I think you make a very good point about the hara being deeply rooted in the mental focus as well. I had an opportunity to train for a day with Chief Master I.H. Lee, who's a 7th or 8th degree black belt in Songham TKD, and just about as high up (short of being Grand Master) as someone can get in the organization. Towards the end of the day, he made a really big point that no matter how well you can physically do everything required of your belt and beyond, what is the driving force ultimately is your chi or spirit in. But the terms he described it in sounds very much like how you describe hara here. Having both a mental AND physical grounding and balance is essential in representing and manuevering in martial arts.

12:10 PM  
Blogger John Vesia said...

Mr. James:
Thank you.
Since haragei is the art of deriving power (ki) and balance from the midsection, I imagine this could be a tricky undertaking in Korean styles known for their high and frequent kicks. All the more imperative for that reason. Still, the concept of ki/chi is identical in all Asian martial arts.

1:13 AM  
Blogger Mathieu said...

Woah, can I train on that beach too?

I wonder what caused us to focus so much on upper body strengh? Boxing? or simply looks?

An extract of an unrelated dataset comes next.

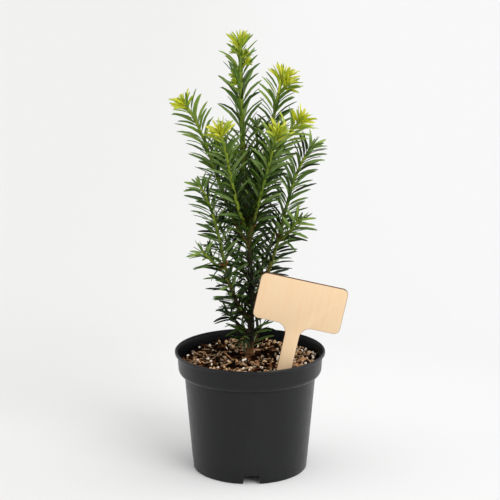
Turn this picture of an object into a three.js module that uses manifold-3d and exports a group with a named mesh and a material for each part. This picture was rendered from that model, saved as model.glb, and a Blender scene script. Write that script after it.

Funny that the part that gives you the most strengh is the link to your upper and lower body parts. logic, in fact.

good post, as usual.


12:17 PM  
Blogger John Vesia said...

Thanks Mat.
I see alot of upper body emphasis in kata - people forget about their stances. But even in boxing, power is derived from the knees and hips in uppercuts and hooks. (I've lived near the ocean my whole life, I've never seen a beach like that. Oh well.)

2:17 AM  
Blogger Mir said...

I've heard so many Western references to our "center" when it comes to emotions:

"My stomach was tied in a knot."
"I had butterflies in my stomach."
"I felt sorrow sink down into the pit of me."
"That was a good belly laugh."

It no wonder that we can think of the hara when we think about "centeredness".

Where does the heart fit into the picture?

11:12 AM  
Blogger John Vesia said...

The heart, abdomen (hara), throat, and other areas that run the length of the human spine that includes the top of the head, correspond to major energy centers (Ind. chakras). When you say "My stomach was tied in a knot", or "I'm brokenhearted", these are not merely metaphors but by-products of human physiology. Certain emotions directly ignite (or obstruct) their receptive energy centers: love - the heart; doubt/danger - the hara; "getting all choked up" - the throat. The apex energy center - the top of the head - has been likened to divinity, which is why saints have been depicted in paintings as having halos. The heart is actually regarded as the meeting ground between the instinctive/lower energy centers and the intuitive/higher ones. I know your question was only about how the heart fits into the picture, but in order to give the proper perspective I felt an in-depth explanation was in order.

5:45 PM  
Blogger Mathieu said...

Beach. I haven't either.
Boxing, I didn't know that. Interesting.

I still wonder why so much emphasis is put on upper body strengh around here. Once you get the center thing, it all gets so easy... or easier.